Nebe 35:
Orada ne boş bir lâkırdı, ne de birbirine yalan söyleme (nedir) işitmezler.
Nebe 36:
(Bunlar) Rabbinden bir mükâfat ve yeter bir bağış olarak (verilir).
Nebe 37:
(Evet) göklerin, yerin ve ikisi arasında bulunan şeylerin Rabbi, rahmeti umuuma yaygın olan (Allah) dan (bir mükâfat ve yeter bir bağışdır bu. Mahluklar) Ona hitabda bulunmıya asla muktedir olamazlar,
Nebe 38:
O gün Ruuh ve melekler saf haalinde ayakda duracakdır. Rahmeti umuuma yaygın olan (Allah) ın, kendilerine izin verdiğinden başkaları (o gün) konuşmazlar.
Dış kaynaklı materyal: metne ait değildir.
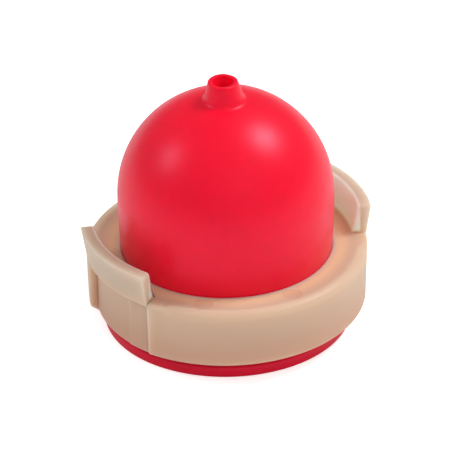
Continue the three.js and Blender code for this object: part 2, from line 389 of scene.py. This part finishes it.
def eased(value, low, high):
    """Zero below low and one above high, with a smooth rise between."""
    share = min(1.0, max(0.0, (value - low) / (high - low)))
    return share * share * (3 - 2 * share)


def rounded_off(distance, size):
    """How far a surface falls back at a distance from its rounded end."""
    if distance >= size:
        return 0.0
    return size - math.sqrt(size * size - (size - distance) ** 2)


def ring_inside():
    """The part of the section that is the same all round: the flat top's inner lip, bore and heel."""
    lip = arc(BORE_RADIUS + BORE_LIP, FLOOR - BORE_LIP, BORE_LIP, 90, 180, 4)
    bore = between(lip[-1], (BORE_RADIUS, SEAT + WAIST_FILLET), 4)
    heel = arc(BORE_RADIUS + WAIST_FILLET, SEAT + WAIST_FILLET, WAIST_FILLET, 180, 270, 3)
    return lip + bore + heel


def outer_wall(off, undercut, step_distance):
    """The seat, foot and outer wall, off degrees from a tab's middle."""
    if undercut:
        past_facet = eased(off, FACET_TURN - FACET_BLEND, FACET_TURN + FACET_BLEND)
        radius = UNDERCUT_RADIUS - FACET_DEPTH * (1 - past_facet)
        foot = (radius, UNDERCUT_FOOT)
        seat = (radius - UNDERCUT_CHAMFER, UNDERCUT_FOOT - UNDERCUT_CHAMFER)
    else:
        back = rounded_off(step_distance, EDGE_ROUND)
        foot = (FOOT_RADIUS - back, FOOT_EDGE)
        seat = (FOOT_RADIUS - FOOT_CONE, SEAT)
    heel = (BORE_RADIUS + 2 * WAIST_FILLET, seat[1])
    slope = (foot[1] - seat[1]) / (foot[0] - seat[0])
    edge = curve(
        (foot[0] - EDGE_ROUND, foot[1] - EDGE_ROUND * slope), foot, (foot[0], foot[1] + EDGE_ROUND), 4)
    return [heel] + between(heel, seat, 3) + [seat] + between(seat, edge[0], 3) + edge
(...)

O (nlar) da (ancak) doğruyu söylemiş (ler) dir (söyleyeceklerdir).
Nebe 39:
İşte bu, hak olan o gündür. O halde dileyen kişi Rabbine bir dönüş ve gidiş yeri edinsin.
Nebe 40:
Çünkü hakıykaten biz size yakın bir azabın tehlikesini haber verdik. O gün (her) kes iki elinin önden yolladığı ne ise (ona) bakacak, kâfir ise «Ah, ne olurdu ben bir toprak olaydım» diyecek.